» The task
Present the following data again exactly as it is shown.
%%
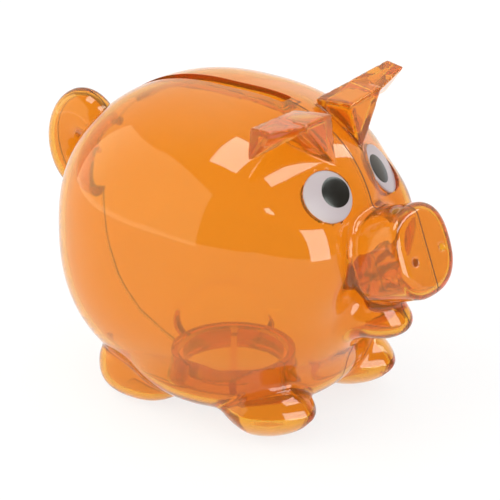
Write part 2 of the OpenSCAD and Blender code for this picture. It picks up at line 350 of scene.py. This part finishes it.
def half_shell():
    """The left half's skin as points, quads and one normal for every quad corner, in millimetres."""
    low = np.array([GAP - STEP / 2, -72.0, -STEP * 0.5])
    count = np.ceil((np.array([46.5, 72.5, 103.0]) - low) / STEP).astype(int) + 1
    axes = [low[i] + STEP * np.arange(count[i]) for i in range(3)]
    value = np.empty(count)
    for i, x in enumerate(axes[0]):
        y, z = np.meshgrid(axes[1], axes[2], indexing="ij")
        p = np.stack([np.full(y.size, x), y.ravel(), z.ravel()], 1)
        value[i] = all_leaves(p).max(1).reshape(y.shape)
    inside = value < 0
    corners = [(i, j, k) for i in (0, 1) for j in (0, 1) for k in (0, 1)]
    size = [c - 1 for c in count]

    def part(a, c):
        return a[c[0]:c[0] + size[0], c[1]:c[1] + size[1], c[2]:c[2] + size[2]]

    total = sum(part(inside, c).astype(np.int8) for c in corners)
    cells = np.argwhere((total > 0) & (total < 8))
    index = np.full(size, -1, np.int64)
    index[tuple(cells.T)] = np.arange(len(cells))
    sums, hits = np.zeros((len(cells), 3)), np.zeros(len(cells))
    for a in corners:
        for axis in range(3):
            if a[axis]:
                continue
            b = list(a)
            b[axis] = 1
            ia, ib = cells + np.array(a), cells + np.array(b)
            va, vb = value[tuple(ia.T)], value[tuple(ib.T)]
            cross = (va < 0) != (vb < 0)
            t = np.where(cross, va / np.where(cross, va - vb, 1), 0)
            point = ia + t[:, None] * (np.array(b) - np.array(a))
            sums[cross] += point[cross]
            hits[cross] += 1
    start = low + STEP * sums / hits[:, None]
    home = low + STEP * (cells + 0.5)
    points, member = settle(start, home, STEP)

    quads = []
    for axis in range(3):
        u, v = (axis + 1) % 3, (axis + 2) % 3
        n = count[axis]
        a = np.argwhere(np.take(inside, range(n - 1), axis) != np.take(inside, range(1, n), axis))
        a = a[(a[:, u] > 0) & (a[:, v] > 0) & (a[:, u] < size[u]) & (a[:, v] < size[v])]
        first = inside[tuple(a.T)]
        eu, ev = np.zeros(3, int), np.zeros(3, int)
        eu[u], ev[v] = 1, 1
        ring = [a, a - eu, a - eu - ev, a - ev]
        q = np.stack([index[tuple(r.T)] for r in ring], 1)
        q[~first] = q[~first][:, ::-1]
        quads.append(q)
    quads = np.concatenate(quads)

    normal = np.zeros((len(LEAVES), len(points), 3))
    for k, leaf in enumerate(LEAVES):
        at = np.where(member[:, k])[0]
        if len(at):
            g = slopes(leaf, points[at])
            normal[k, at] = g / np.maximum(np.linalg.norm(g, axis=1), 1e-9)[:, None]
    c = points[quads]
    flat = np.cross(c[:, 2] - c[:, 0], c[:, 3] - c[:, 1])
    flat /= np.maximum(np.linalg.norm(flat, axis=1), 1e-12)[:, None]
    choice = np.einsum("klcx,lx->klc", normal[:, quads], flat)
    choice[~member.T[:, quads]] = -9
    best = choice.argmax(0)
    loop = normal[best, quads]
    return points, quads, loop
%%
» Answer to this exercise
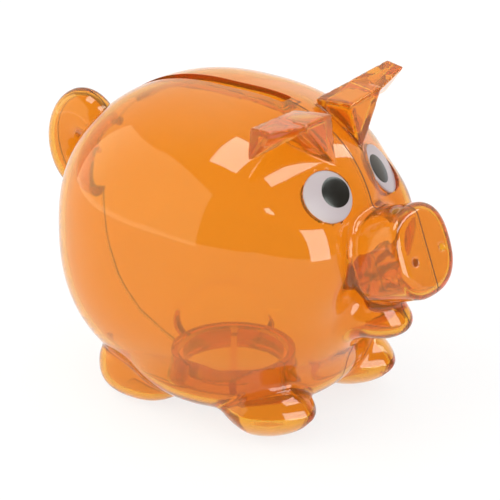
Write part 2 of the OpenSCAD and Blender code for this picture. It picks up at line 350 of scene.py. This part finishes it.
def half_shell():
    """The left half's skin as points, quads and one normal for every quad corner, in millimetres."""
    low = np.array([GAP - STEP / 2, -72.0, -STEP * 0.5])
    count = np.ceil((np.array([46.5, 72.5, 103.0]) - low) / STEP).astype(int) + 1
    axes = [low[i] + STEP * np.arange(count[i]) for i in range(3)]
    value = np.empty(count)
    for i, x in enumerate(axes[0]):
        y, z = np.meshgrid(axes[1], axes[2], indexing="ij")
        p = np.stack([np.full(y.size, x), y.ravel(), z.ravel()], 1)
        value[i] = all_leaves(p).max(1).reshape(y.shape)
    inside = value < 0
    corners = [(i, j, k) for i in (0, 1) for j in (0, 1) for k in (0, 1)]
    size = [c - 1 for c in count]

    def part(a, c):
        return a[c[0]:c[0] + size[0], c[1]:c[1] + size[1], c[2]:c[2] + size[2]]

    total = sum(part(inside, c).astype(np.int8) for c in corners)
    cells = np.argwhere((total > 0) & (total < 8))
    index = np.full(size, -1, np.int64)
    index[tuple(cells.T)] = np.arange(len(cells))
    sums, hits = np.zeros((len(cells), 3)), np.zeros(len(cells))
    for a in corners:
        for axis in range(3):
            if a[axis]:
                continue
            b = list(a)
            b[axis] = 1
            ia, ib = cells + np.array(a), cells + np.array(b)
            va, vb = value[tuple(ia.T)], value[tuple(ib.T)]
            cross = (va < 0) != (vb < 0)
            t = np.where(cross, va / np.where(cross, va - vb, 1), 0)
            point = ia + t[:, None] * (np.array(b) - np.array(a))
            sums[cross] += point[cross]
            hits[cross] += 1
    start = low + STEP * sums / hits[:, None]
    home = low + STEP * (cells + 0.5)
    points, member = settle(start, home, STEP)

    quads = []
    for axis in range(3):
        u, v = (axis + 1) % 3, (axis + 2) % 3
        n = count[axis]
        a = np.argwhere(np.take(inside, range(n - 1), axis) != np.take(inside, range(1, n), axis))
        a = a[(a[:, u] > 0) & (a[:, v] > 0) & (a[:, u] < size[u]) & (a[:, v] < size[v])]
        first = inside[tuple(a.T)]
        eu, ev = np.zeros(3, int), np.zeros(3, int)
        eu[u], ev[v] = 1, 1
        ring = [a, a - eu, a - eu - ev, a - ev]
        q = np.stack([index[tuple(r.T)] for r in ring], 1)
        q[~first] = q[~first][:, ::-1]
        quads.append(q)
    quads = np.concatenate(quads)

    normal = np.zeros((len(LEAVES), len(points), 3))
    for k, leaf in enumerate(LEAVES):
        at = np.where(member[:, k])[0]
        if len(at):
            g = slopes(leaf, points[at])
            normal[k, at] = g / np.maximum(np.linalg.norm(g, axis=1), 1e-9)[:, None]
    c = points[quads]
    flat = np.cross(c[:, 2] - c[:, 0], c[:, 3] - c[:, 1])
    flat /= np.maximum(np.linalg.norm(flat, axis=1), 1e-12)[:, None]
    choice = np.einsum("klcx,lx->klc", normal[:, quads], flat)
    choice[~member.T[:, quads]] = -9
    best = choice.argmax(0)
    loop = normal[best, quads]
    return points, quads, loop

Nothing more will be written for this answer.